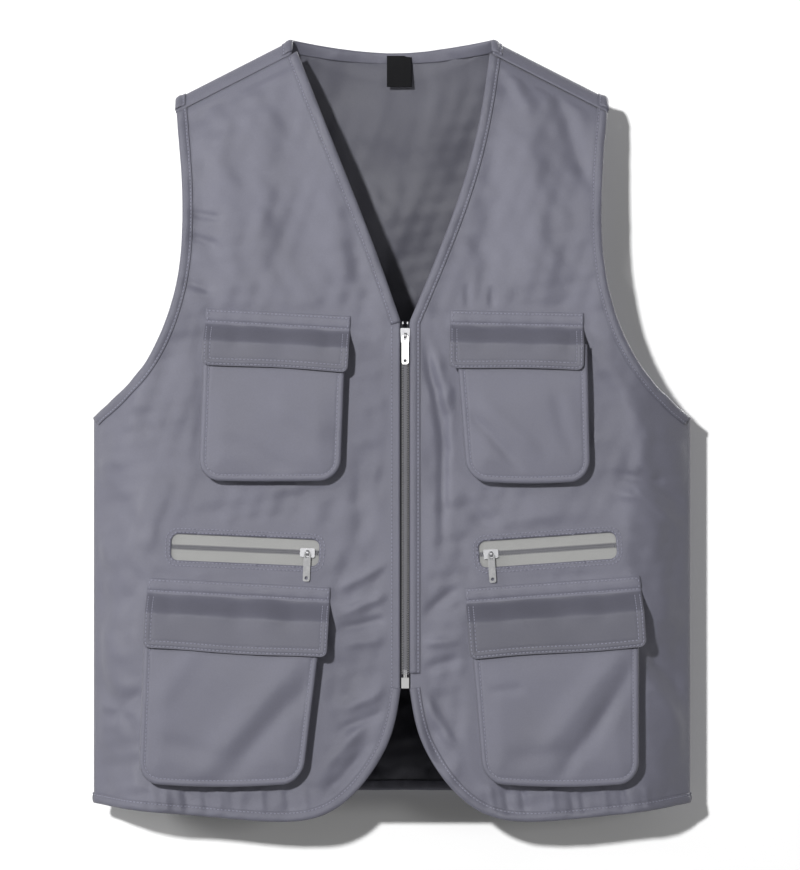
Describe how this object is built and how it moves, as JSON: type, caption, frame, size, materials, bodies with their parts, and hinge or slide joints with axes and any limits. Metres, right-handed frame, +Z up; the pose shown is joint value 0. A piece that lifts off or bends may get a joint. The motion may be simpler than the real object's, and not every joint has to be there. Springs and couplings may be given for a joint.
{
  "type": "fishing vest",
  "caption": "Sleeveless fishing vest with a full front zip, flapped box pockets on chest and hips, zip pockets between them and bound edges, hanging from its shoulders.",
  "frame": {"origin": "middle of the line between the two neck points, at the top of the shoulders, where a hanger holds the vest", "axes": "+X the wearer's left, -Y the front, +Z up"},
  "size_m": [0.5712, 0.1029, 0.7426],
  "materials": {
    "vest_cloth": "satin",
    "binding_cloth": "satin",
    "hook_and_loop": "rough",
    "label_cloth": "woven satin",
    "zip_tape": "woven",
    "zip_tape_dark": "woven",
    "pocket_lining": "plain weave",
    "zip_teeth": "satin",
    "zip_box": "satin",
    "zip_metal": "polished"
  },
  "bodies": {
    "back": {"back_panel": "vest_cloth", "back_neck_binding": "binding_cloth", "back_armhole_binding_left": "binding_cloth", "back_armhole_binding_right": "binding_cloth", "back_hem_binding": "binding_cloth", "size_label": "label_cloth"},
    "front_right": {"front_panel_right": "vest_cloth", "armhole_binding_right": "binding_cloth", "hem_binding_right": "binding_cloth", "neck_binding_right": "binding_cloth", "zip_tape_right": "zip_tape_dark", "zip_teeth_right": "zip_teeth", "zip_top_stop_right": "zip_metal", "zip_box": "zip_box", "pocket_zip_tape_right": "zip_tape", "pocket_zip_teeth_right": "zip_teeth", "pocket_bag_right": "pocket_lining", "chest_right_flap_band": "vest_cloth", "chest_right_loop_patch": "hook_and_loop", "chest_right_pocket_face": "vest_cloth", "chest_right_pocket_gusset": "vest_cloth", "hip_right_flap_band": "vest_cloth", "hip_right_loop_patch": "hook_and_loop", "hip_right_pocket_face": "vest_cloth", "hip_right_pocket_gusset": "vest_cloth"},
    "front_left": {"front_panel_left": "vest_cloth", "armhole_binding_left": "binding_cloth", "hem_binding_left": "binding_cloth", "neck_binding_left": "binding_cloth", "zip_tape_left": "zip_tape_dark", "zip_teeth_left": "zip_teeth", "zip_top_stop_left": "zip_metal", "zip_insertion_pin": "zip_box", "pocket_zip_tape_left": "zip_tape", "pocket_zip_teeth_left": "zip_teeth", "pocket_bag_left": "pocket_lining", "chest_left_flap_band": "vest_cloth", "chest_left_loop_patch": "hook_and_loop", "chest_left_pocket_face": "vest_cloth", "chest_left_pocket_gusset": "vest_cloth", "hip_left_flap_band": "vest_cloth", "hip_left_loop_patch": "hook_and_loop", "hip_left_pocket_face": "vest_cloth", "hip_left_pocket_gusset": "vest_cloth"},
    "main_slider": {"main_slider": "zip_metal"},
    "main_pull": {"main_pull_tab": "zip_metal"},
    "pocket_slider_right": {"pocket_slider_right": "zip_metal"},
    "pocket_pull_right": {"pocket_pull_tab_right": "zip_metal"},
    "pocket_slider_left": {"pocket_slider_left": "zip_metal"},
    "pocket_pull_left": {"pocket_pull_tab_left": "zip_metal"},
    "chest_right_flap": {"chest_right_flap": "vest_cloth", "chest_right_hook_patch": "hook_and_loop"},
    "chest_left_flap": {"chest_left_flap": "vest_cloth", "chest_left_hook_patch": "hook_and_loop"},
    "hip_right_flap": {"hip_right_flap": "vest_cloth", "hip_right_hook_patch": "hook_and_loop"},
    "hip_left_flap": {"hip_left_flap": "vest_cloth", "hip_left_hook_patch": "hook_and_loop"}
  },
  "joints": [
    {"name": "front_right_swing", "type": "hinge", "parent": "back", "child": "front_right", "pos_m": [-0.285, 0, -0.545], "axis": [0, 0, -1], "range_deg": [0, 50]},
    {"name": "front_left_swing", "type": "hinge", "parent": "back", "child": "front_left", "pos_m": [0.285, 0, -0.545], "axis": [0, 0, 1], "range_deg": [0, 50]},
    {"name": "main_slider_slide", "type": "slide", "parent": "front_right", "child": "main_slider", "axis": [0, 0, -1], "range_m": [0, 0.3167], "deforming": ["zip_teeth_left", "zip_teeth_right"]},
    {"name": "main_pull_hinge", "type": "hinge", "parent": "main_slider", "child": "main_pull", "pos_m": [0.0125, -0.0421, -0.283], "axis": [-1, 0, 0], "range_deg": [0, 175]},
    {"name": "pocket_slider_right_slide", "type": "slide", "parent": "front_right", "child": "pocket_slider_right", "axis": [-0.999, 0, 0.0436], "range_m": [0, 0.12], "deforming": ["pocket_zip_teeth_right"]},
    {"name": "pocket_pull_right_hinge", "type": "hinge", "parent": "pocket_slider_right", "child": "pocket_pull_right", "pos_m": [-0.08006, -0.0421, -0.48857], "axis": [-0.999, 0, 0.0436], "range_deg": [0, 170]},
    {"name": "pocket_slider_left_slide", "type": "slide", "parent": "front_left", "child": "pocket_slider_left", "axis": [0.9976, 0, 0.0698], "range_m": [0, 0.11], "deforming": ["pocket_zip_teeth_left"]},
    {"name": "pocket_pull_left_hinge", "type": "hinge", "parent": "pocket_slider_left", "child": "pocket_pull_left", "pos_m": [0.09363, -0.0421, -0.48977], "axis": [-0.9976, 0, -0.0698], "range_deg": [0, 170]},
    {"name": "chest_right_flap_hinge", "type": "hinge", "parent": "front_right", "child": "chest_right_flap", "pos_m": [-0.1083, -0.0417, -0.27528], "axis": [-0.9984, 0, 0.0558], "range_deg": [0, 100]},
    {"name": "chest_left_flap_hinge", "type": "hinge", "parent": "front_left", "child": "chest_left_flap", "pos_m": [0.1182, -0.0417, -0.2748], "axis": [-0.9998, 0, 0.0209], "range_deg": [0, 100]},
    {"name": "hip_right_flap_hinge", "type": "hinge", "parent": "front_right", "child": "hip_right_flap", "pos_m": [-0.14527, -0.0417, -0.53128], "axis": [-0.9985, 0, 0.0541], "range_deg": [0, 100]},
    {"name": "hip_left_flap_hinge", "type": "hinge", "parent": "front_left", "child": "hip_left_flap", "pos_m": [0.15302, -0.0417, -0.53076], "axis": [-0.9974, 0, -0.0715], "range_deg": [0, 100]}
  ]
}
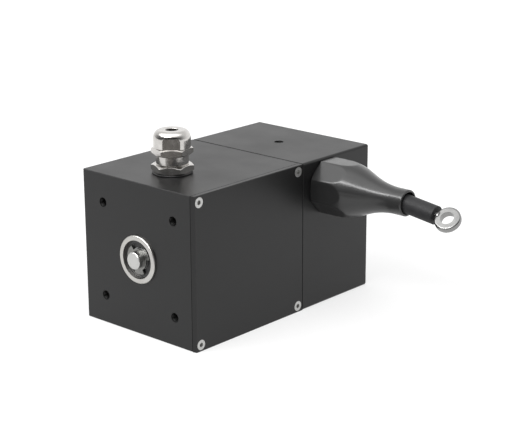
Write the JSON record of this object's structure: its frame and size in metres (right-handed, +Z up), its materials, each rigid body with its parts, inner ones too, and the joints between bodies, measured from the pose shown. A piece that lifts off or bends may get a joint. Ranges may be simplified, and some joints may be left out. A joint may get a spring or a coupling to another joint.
{
  "type": "draw-wire linear encoder",
  "caption": "Draw-wire linear encoder: black square housing of two blocks with a cable gland on top, bearing end in front and a rubber boot with a pull-out wire eye on the side.",
  "frame": {"origin": "centre of the four mounting holes in the front face, on the shaft axis", "axes": "+X the way the wire is pulled, +Y from the front face to the back, +Z up"},
  "size_m": [0.1637, 0.1389, 0.1024],
  "materials": {
    "anodised_black": "black anodised, fine satin",
    "bare_aluminium": "turned, bare",
    "steel": "bright",
    "bearing_steel": "ground",
    "zinc_screws": "bright zinc plated",
    "black_screws": "black oxide",
    "spring_steel": "blued",
    "nickel_brass": "nickel plated",
    "black_rubber": "matte",
    "boot_rubber": "moulded, satin",
    "sleeve_rubber": "extruded, satin",
    "felt": "felt",
    "slide_plastic": "moulded, slippery",
    "black_plastic": "moulded",
    "board_green": "coated board",
    "terminal_green": "moulded",
    "brass": "turned"
  },
  "bodies": {
    "housing": {"front_block": "anodised_black", "rear_block": "anodised_black", "side_cover": "anodised_black", "block_gasket": "black_rubber", "cover_gasket": "black_rubber", "cover_screws": "zinc_screws", "block_bolts": "black_screws", "bearing_collar": "bare_aluminium", "front_bearing_outer_race": "bearing_steel", "front_bearing_balls": "bearing_steel", "front_bearing_seal": "black_rubber", "rear_bearing_outer_race": "bearing_steel", "rear_bearing_balls": "bearing_steel", "rear_bearing_seal": "black_rubber", "shaft_seal": "black_rubber", "spring_cassette": "bare_aluminium", "cassette_lid": "bare_aluminium", "cassette_dowel": "steel", "spiral_spring": "spring_steel", "wire_outlet": "bare_aluminium", "guide_bush": "slide_plastic", "wiper_ring": "felt", "boot": "boot_rubber", "gland_ring": "black_rubber", "gland_body": "nickel_brass", "gland_nut": "nickel_brass", "gland_insert": "black_rubber", "top_plug": "black_screws", "board_standoffs": "brass", "encoder_board": "board_green", "optical_reader": "black_plastic", "main_board": "board_green", "board_spacers": "brass", "terminal_block": "terminal_green", "board_chips": "black_plastic"},
    "drum": {"main_shaft": "steel", "retaining_clip": "steel", "front_bearing_inner_race": "bearing_steel", "rear_bearing_inner_race": "bearing_steel", "spring_arbor": "steel", "arbor_pin": "steel", "wire_drum": "bare_aluminium", "drum_pin": "steel", "wound_wire": "steel", "code_disc": "steel", "disc_hub": "bare_aluminium", "hub_screw": "black_screws"},
    "wire_end": {"measuring_wire": "steel", "ferrule": "steel", "sleeve": "sleeve_rubber", "eye": "steel"}
  },
  "joints": [
    {"name": "drum_spin", "type": "hinge", "parent": "housing", "child": "drum", "pos_m": [0, 0.107, 0], "axis": [0, 1, 0], "range_deg": [0, 4583.6], "stiffness_Nm_per_rad": 0.00094, "springref_deg": -7620.34, "deforming": ["spiral_spring"]},
    {"name": "wire_pull", "type": "slide", "parent": "housing", "child": "wire_end", "axis": [1, 0, 0], "range_m": [0, 2], "deforming": ["measuring_wire"]}
  ],
  "couplings": [
    {"joint": "wire_pull", "follows": "drum_spin", "m_per_rad": 0.025}
  ]
}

→ **SHORT EXERCISE**
Scan the listing above. Collect all lines with the word "that".

→ **REPLY**
Describe how this object is built and how it moves, as JSON: type, caption, frame, size, materials, bodies with their parts, and hinge or slide joints with axes and any limits. Metres, right-handed frame, +Z up; the pose shown is joint value 0. A piece that lifts off or bends may get a joint. The motion may be simpler than the real object's, and not every joint has to be there. Springs and couplings may be given for a joint.
Write the JSON record of this object's structure: its frame and size in metres (right-handed, +Z up), its materials, each rigid body with its parts, inner ones too, and the joints between bodies, measured from the pose shown. A piece that lifts off or bends may get a joint. Ranges may be simplified, and some joints may be left out. A joint may get a spring or a coupling to another joint.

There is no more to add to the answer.